Die widrigen politischen Vorgaben schlagen sich nach Erkenntnissen von Wissenschaftlern bereits heute im Gründungs- und Investitionsverhalten von Bürgerenergiegesellschaften nieder. „Unsere Erhebung zeigt, dass viele Menschen, die einen Beitrag zum Ausbau von Erneuerbaren Energien leisten wollen, durch die aktuelle Energiepolitik tief verunsichert werden. Dies erklärt, warum sich die positive Entwicklung zur Gründung von Energiegenossenschaften in den letzten Monaten so deutlich abgeschwächt hat“, sagt Jakob Müller von der Universität Erfurt. „Dieser negative Trend steht sinnbildlich für die Verunsicherung der Bürgerenergie-Akteure, also bei Menschen, die sich alleine oder gemeinschaftlich vor Ort für die Energiewende engagieren möchten“, so Müller.
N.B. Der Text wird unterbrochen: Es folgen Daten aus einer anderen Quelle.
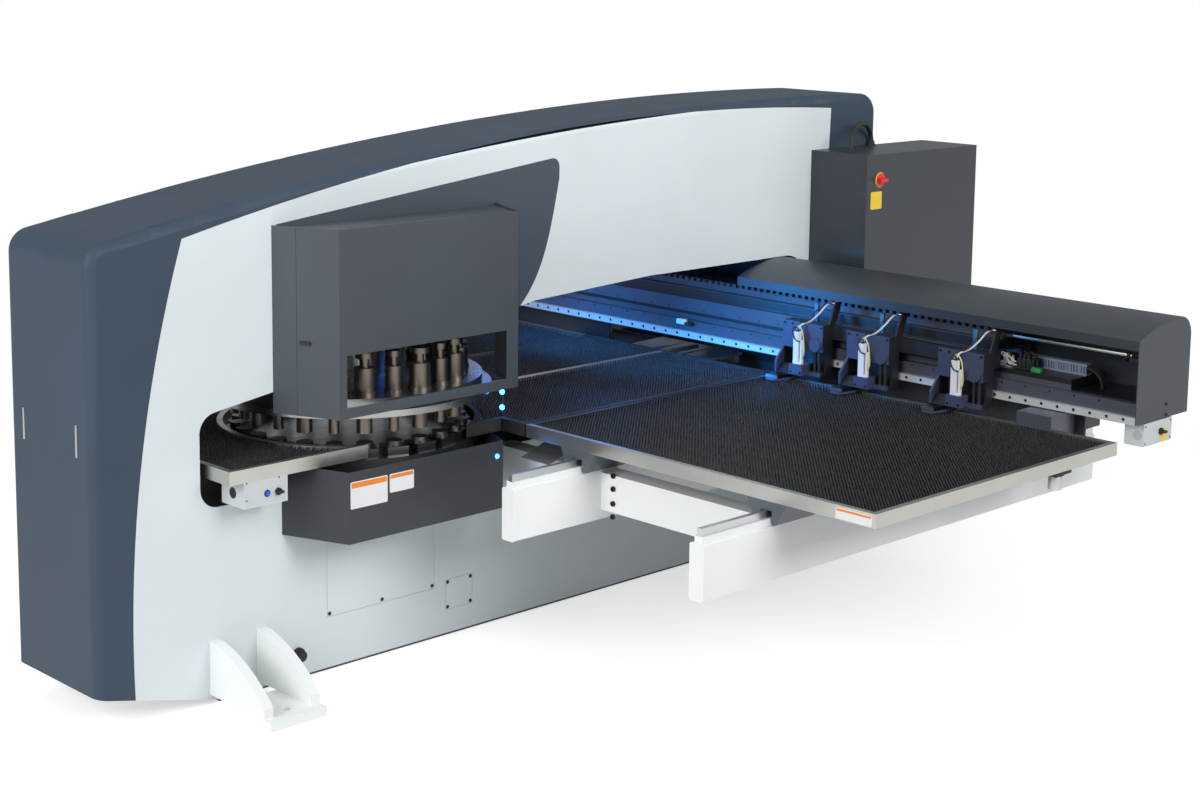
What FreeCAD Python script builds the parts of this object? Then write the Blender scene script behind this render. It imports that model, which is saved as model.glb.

Und Banning bekräftigt: „Politiker haben sich immer wieder für eine starke Rolle der Bürgerenergie, dem Marktführer der Energiewende, ausgesprochen. Doch es wird nun deutlich, dass es sich dabei um bloße Rhetorik handelte, der keine Taten folgen. Im Gegenteil müssen wir feststellen: Die Bundesregierung hat die Bürgerenergie radikal im Stich gelassen. Als Verfechter einer dezentralen Energiewende werden wir, die engagierten Bürger und der BBEn, uns davon aber nicht entmutigen lassen. Wir arbeiten mit vielen Akteuren daran, der falschen Entwicklung Paroli zu bieten und neue Wege für eine nachhaltige Energieversorgung zu finden“.

Das gemeinnützige Bündnis Bürgerenergie (BBEn) e.V. ist Vordenker der dezentralen Energiewende in Bürgerhand. Das BBEn setzt sich für eine verbrauchsnahe Energieerzeugung und Direktversorgung der Verbraucher durch regenerative und dezentrale Energien ein, bei denen die Bürger Anteil und Einfluss haben. Im BBEn schließen sich lokale, regionale und bundesweit agierende Netzwerke, Organisationen und Unternehmen zusammen. Es wurde im Januar 2014 gegründet und zählt derzeit rund 100 Mitglieder.